▼

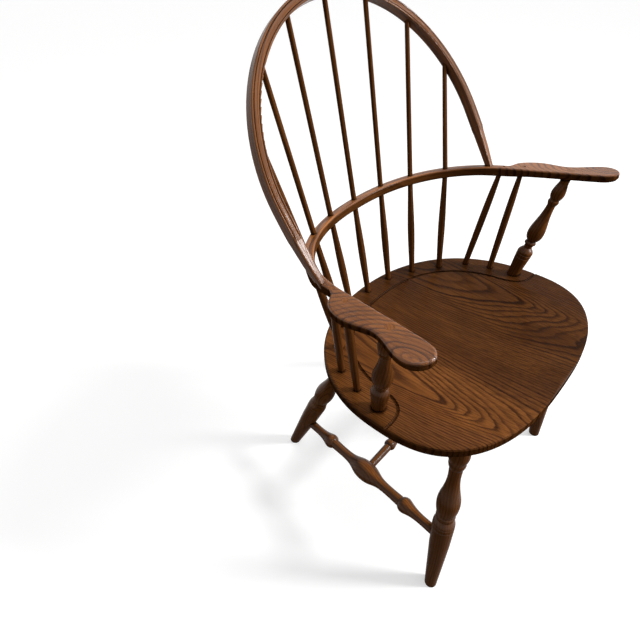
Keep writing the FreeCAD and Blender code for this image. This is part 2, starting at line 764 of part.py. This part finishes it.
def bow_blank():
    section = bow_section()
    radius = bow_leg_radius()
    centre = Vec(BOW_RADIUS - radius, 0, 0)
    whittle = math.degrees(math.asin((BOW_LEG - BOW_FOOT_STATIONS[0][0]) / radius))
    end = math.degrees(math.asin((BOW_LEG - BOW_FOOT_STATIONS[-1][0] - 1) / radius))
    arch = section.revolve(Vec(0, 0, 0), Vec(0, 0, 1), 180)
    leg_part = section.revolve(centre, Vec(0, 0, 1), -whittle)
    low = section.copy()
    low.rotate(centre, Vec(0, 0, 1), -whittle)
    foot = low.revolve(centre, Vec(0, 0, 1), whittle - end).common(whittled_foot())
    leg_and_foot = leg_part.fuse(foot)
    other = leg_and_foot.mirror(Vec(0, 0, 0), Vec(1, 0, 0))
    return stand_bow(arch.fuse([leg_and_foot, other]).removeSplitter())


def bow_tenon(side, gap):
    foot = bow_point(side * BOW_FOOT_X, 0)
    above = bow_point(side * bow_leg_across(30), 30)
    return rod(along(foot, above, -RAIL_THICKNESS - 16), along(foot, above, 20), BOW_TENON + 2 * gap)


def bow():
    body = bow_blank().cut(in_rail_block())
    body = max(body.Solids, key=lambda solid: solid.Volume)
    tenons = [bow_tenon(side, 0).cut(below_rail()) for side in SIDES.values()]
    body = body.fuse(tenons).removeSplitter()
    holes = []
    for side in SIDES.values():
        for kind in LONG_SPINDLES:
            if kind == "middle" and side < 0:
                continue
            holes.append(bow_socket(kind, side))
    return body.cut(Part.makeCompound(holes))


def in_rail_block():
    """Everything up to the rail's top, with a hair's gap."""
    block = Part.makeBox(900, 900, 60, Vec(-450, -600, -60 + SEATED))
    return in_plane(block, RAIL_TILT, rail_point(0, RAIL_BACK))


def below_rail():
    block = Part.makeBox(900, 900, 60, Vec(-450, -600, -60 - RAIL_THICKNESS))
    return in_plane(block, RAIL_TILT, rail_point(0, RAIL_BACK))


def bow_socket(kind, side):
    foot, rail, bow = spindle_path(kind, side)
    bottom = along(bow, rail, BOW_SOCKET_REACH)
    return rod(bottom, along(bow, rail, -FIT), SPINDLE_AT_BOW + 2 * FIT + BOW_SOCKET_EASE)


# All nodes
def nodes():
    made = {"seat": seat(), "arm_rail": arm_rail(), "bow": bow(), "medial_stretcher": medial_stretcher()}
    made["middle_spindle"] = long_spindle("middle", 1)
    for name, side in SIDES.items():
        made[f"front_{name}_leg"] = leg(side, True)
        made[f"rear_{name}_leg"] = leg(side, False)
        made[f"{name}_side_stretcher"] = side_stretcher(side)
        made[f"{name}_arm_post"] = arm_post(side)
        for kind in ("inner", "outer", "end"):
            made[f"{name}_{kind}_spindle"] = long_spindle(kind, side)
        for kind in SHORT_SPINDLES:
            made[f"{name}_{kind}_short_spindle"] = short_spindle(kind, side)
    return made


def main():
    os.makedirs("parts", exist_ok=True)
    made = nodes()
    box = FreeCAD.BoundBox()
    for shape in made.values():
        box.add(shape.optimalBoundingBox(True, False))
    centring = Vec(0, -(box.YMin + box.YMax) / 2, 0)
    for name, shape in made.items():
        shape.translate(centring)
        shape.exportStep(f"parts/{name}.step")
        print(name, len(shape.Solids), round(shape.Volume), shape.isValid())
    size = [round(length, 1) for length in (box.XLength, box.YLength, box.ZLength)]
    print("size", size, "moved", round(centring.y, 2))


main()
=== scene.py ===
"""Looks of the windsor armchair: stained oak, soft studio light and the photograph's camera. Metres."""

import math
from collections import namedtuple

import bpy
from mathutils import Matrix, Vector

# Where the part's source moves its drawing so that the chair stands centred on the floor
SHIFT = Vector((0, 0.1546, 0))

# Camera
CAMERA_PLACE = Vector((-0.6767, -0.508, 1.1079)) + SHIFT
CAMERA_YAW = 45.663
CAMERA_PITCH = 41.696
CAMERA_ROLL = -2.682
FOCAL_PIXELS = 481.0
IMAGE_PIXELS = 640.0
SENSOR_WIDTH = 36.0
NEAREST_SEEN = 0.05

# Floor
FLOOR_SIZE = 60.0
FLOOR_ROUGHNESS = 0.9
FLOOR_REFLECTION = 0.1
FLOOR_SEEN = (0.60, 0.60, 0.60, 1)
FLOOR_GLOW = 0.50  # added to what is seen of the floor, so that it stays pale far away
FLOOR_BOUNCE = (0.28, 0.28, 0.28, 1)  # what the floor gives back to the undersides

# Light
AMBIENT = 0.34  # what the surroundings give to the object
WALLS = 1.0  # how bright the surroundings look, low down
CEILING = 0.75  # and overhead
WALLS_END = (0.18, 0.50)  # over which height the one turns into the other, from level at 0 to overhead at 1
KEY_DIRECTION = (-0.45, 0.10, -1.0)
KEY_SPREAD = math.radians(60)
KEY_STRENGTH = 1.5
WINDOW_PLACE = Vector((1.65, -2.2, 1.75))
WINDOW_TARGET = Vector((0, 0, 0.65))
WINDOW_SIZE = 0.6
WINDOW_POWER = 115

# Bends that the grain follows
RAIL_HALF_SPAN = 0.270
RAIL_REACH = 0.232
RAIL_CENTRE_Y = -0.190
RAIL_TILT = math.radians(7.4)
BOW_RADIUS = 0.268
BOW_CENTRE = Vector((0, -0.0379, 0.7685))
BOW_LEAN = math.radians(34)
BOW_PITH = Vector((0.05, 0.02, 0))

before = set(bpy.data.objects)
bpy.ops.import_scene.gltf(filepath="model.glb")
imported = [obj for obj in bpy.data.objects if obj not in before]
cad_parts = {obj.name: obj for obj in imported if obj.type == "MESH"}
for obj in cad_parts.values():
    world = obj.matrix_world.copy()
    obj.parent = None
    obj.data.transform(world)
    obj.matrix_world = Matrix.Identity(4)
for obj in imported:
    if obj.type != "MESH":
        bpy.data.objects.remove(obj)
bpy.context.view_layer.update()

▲

=== What is being asked ===
Extract exactly the run of lines beginning at the line with "for name, shape" and ending at the line with "imported = [obj", including both ends and nothing beyond them.

=== Written answer ===
    for name, shape in made.items():
        shape.translate(centring)
        shape.exportStep(f"parts/{name}.step")
        print(name, len(shape.Solids), round(shape.Volume), shape.isValid())
    size = [round(length, 1) for length in (box.XLength, box.YLength, box.ZLength)]
    print("size", size, "moved", round(centring.y, 2))


main()
=== scene.py ===
"""Looks of the windsor armchair: stained oak, soft studio light and the photograph's camera. Metres."""

import math
from collections import namedtuple

import bpy
from mathutils import Matrix, Vector

# Where the part's source moves its drawing so that the chair stands centred on the floor
SHIFT = Vector((0, 0.1546, 0))

# Camera
CAMERA_PLACE = Vector((-0.6767, -0.508, 1.1079)) + SHIFT
CAMERA_YAW = 45.663
CAMERA_PITCH = 41.696
CAMERA_ROLL = -2.682
FOCAL_PIXELS = 481.0
IMAGE_PIXELS = 640.0
SENSOR_WIDTH = 36.0
NEAREST_SEEN = 0.05

# Floor
FLOOR_SIZE = 60.0
FLOOR_ROUGHNESS = 0.9
FLOOR_REFLECTION = 0.1
FLOOR_SEEN = (0.60, 0.60, 0.60, 1)
FLOOR_GLOW = 0.50  # added to what is seen of the floor, so that it stays pale far away
FLOOR_BOUNCE = (0.28, 0.28, 0.28, 1)  # what the floor gives back to the undersides

# Light
AMBIENT = 0.34  # what the surroundings give to the object
WALLS = 1.0  # how bright the surroundings look, low down
CEILING = 0.75  # and overhead
WALLS_END = (0.18, 0.50)  # over which height the one turns into the other, from level at 0 to overhead at 1
KEY_DIRECTION = (-0.45, 0.10, -1.0)
KEY_SPREAD = math.radians(60)
KEY_STRENGTH = 1.5
WINDOW_PLACE = Vector((1.65, -2.2, 1.75))
WINDOW_TARGET = Vector((0, 0, 0.65))
WINDOW_SIZE = 0.6
WINDOW_POWER = 115

# Bends that the grain follows
RAIL_HALF_SPAN = 0.270
RAIL_REACH = 0.232
RAIL_CENTRE_Y = -0.190
RAIL_TILT = math.radians(7.4)
BOW_RADIUS = 0.268
BOW_CENTRE = Vector((0, -0.0379, 0.7685))
BOW_LEAN = math.radians(34)
BOW_PITH = Vector((0.05, 0.02, 0))

before = set(bpy.data.objects)
bpy.ops.import_scene.gltf(filepath="model.glb")
imported = [obj for obj in bpy.data.objects if obj not in before]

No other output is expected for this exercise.